Hukuki yarar dava koşulu olup, mahkeme dava şartlarını re’sen incelemekle görevlidir. Hukuki yararın sadece dava tarihi itibariyle değil, dava devam ettiği sürece ve hükmün kesinleşmesine kadar devamı da gereklidir. Gerçekten de, ortaklık hak ve sıfatına bağlı olarak dava açan kişinin, şayet yargılama sırasında bu ortaklık sıfatı sona erecek olursa, artık davayı takip ve sonuçlandırmakta hukuki yararı kalmaz. İlk ihraç kararına ilişkin hüküm kesinleşmeden, sonraki ihraç kararına ilişkin davanın esasına girilemez. İkinci dava birinci davayı beklemelidir. Zira, ilk ihraç kararının iptaline ilişkin davanın reddine karar verilip bu kararın kesinleşmesi halinde, ihraç kararı verildiği gün itibariyle hüküm ifade edeceğinden, ikinci ihraç kararının verildiği tarihte bir ortaklık söz konusu olmayacağından, böyle bir kişinin ihracı da esasen mümkün olmayacak ve ikinci davanın aktif husumet yönünden reddi gerekecek; o davanın kabul ile sonuçlanması ve kesinleşmesi halinde, bu dava için davacının
aktif dava ehliyetinin varlığı söz konusu olacağından, yargılamaya devam edilerek bu dava konusu ihraç kararının yasaya uygun olup olmadığı incelenerek sonucuna göre bir karar verilmesi gerekecektir. Ne var ki somut olayda, 08.06.2006 tarihli ilk ihraç kararının iptaline ilişkin … …. Asliye Hukuk Mahkemesi’nin 2010/640 Esas sayılı dosyası ile açılan davanın kabulüne karar verilmiş ve karar temyiz incelemesi neticesinde onanarak kesinleşmiş olduğundan, sonraki ihraç kararının iptaline ilişkin işbu dava yönünden aktif dava ehliyeti sağlanmış olup, ilk davanın sonucunun beklenilmemesi bozma nedeni yapılmamıştır.

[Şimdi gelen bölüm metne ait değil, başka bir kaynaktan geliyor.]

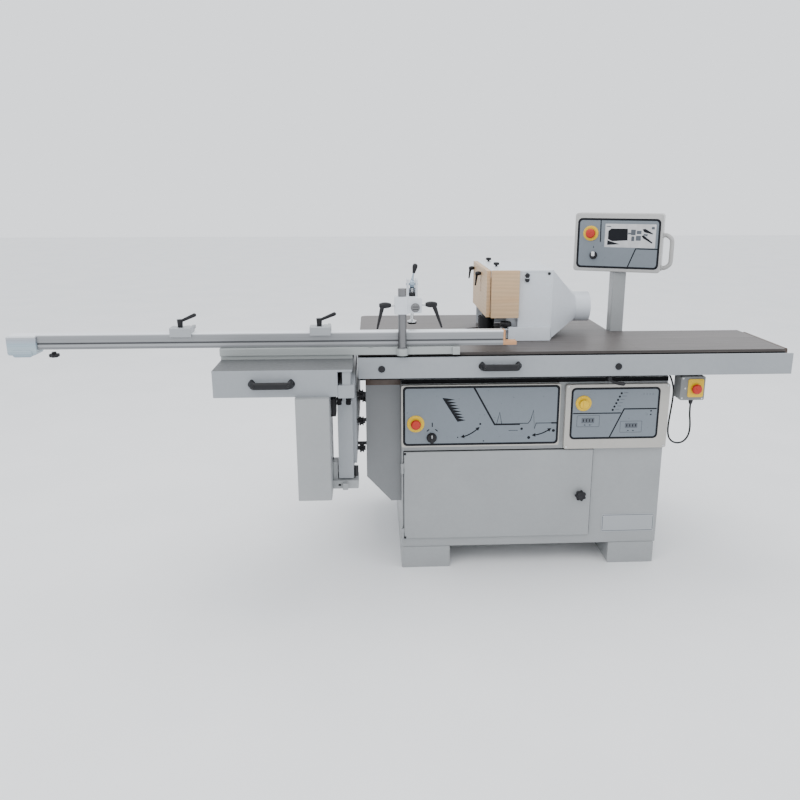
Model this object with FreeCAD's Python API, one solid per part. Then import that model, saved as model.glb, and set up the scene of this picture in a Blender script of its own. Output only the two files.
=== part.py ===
import FreeCAD, Part
import math
import os

os.makedirs("parts", exist_ok=True)
V = FreeCAD.Vector

# ---------------------------------------------------------------- driving dimensions (mm)
TABLE_TOP = 900.0          # working height of the cast table
TABLE_T = 26.0
TABLE_X0, TABLE_X1 = -61.0, 1000.0
TABLE_Y0, TABLE_Y1 = 40.0, 925.0
WING_X1, WING_Y1 = 1560.0, 451.0
CAB_X0, CAB_X1 = 100.0, 1140.0
CAB_Y0, CAB_Y1 = 97.0, 890.0
CAB_Z0, CAB_Z1 = 90.0, 785.0
DOOR_X0, DOOR_X1, DOOR_Z0, DOOR_Z1 = 110.0, 857.0, 129.0, 495.0
SPX, SPY = 475.0, 475.0    # spindle axis
SPINDLE_R = 15.0
COLLAR_R = 34.0
QUILL_R = 50.0
TILT_SLOT_R = 200.0        # radius of the tilt slots about the table surface
RAIL_X0, RAIL_X1, RAIL_Z0, RAIL_Z1 = -135.0, -81.0, 463.0, 757.0
RAIL_Y0, RAIL_Y1 = -100.0, 900.0
CARR_X0, CARR_X1, CARR_Y0, CARR_Y1 = -556.0, -128.0, -176.0, 344.0
CARR_Z0, CARR_Z1 = 793.0, 888.0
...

Bu açıklamalara, dosyadaki yazılara, kararın dayandığı delillerle gerektirici sebeplere, delillerin takdirinde bir isabetsizlik bulunmamasına göre, davalı vekilinin temyiz itirazları yerinde görülmemiştir.
SONUÇ: Yukarıda açıklanan nedenlerle, davalı vekilinin tüm temyiz itirazlarının reddiyle usul ve kanuna uygun bulunan hükmün ONANMASINA, aşağıda yazılı onama harcının temyiz edenden alınmasına, kararın tebliğinden itibaren … gün içerisinde karar düzeltme yolu açık olmak üzere ….02.2013 tarihinde oybirliğiyle karar verildi.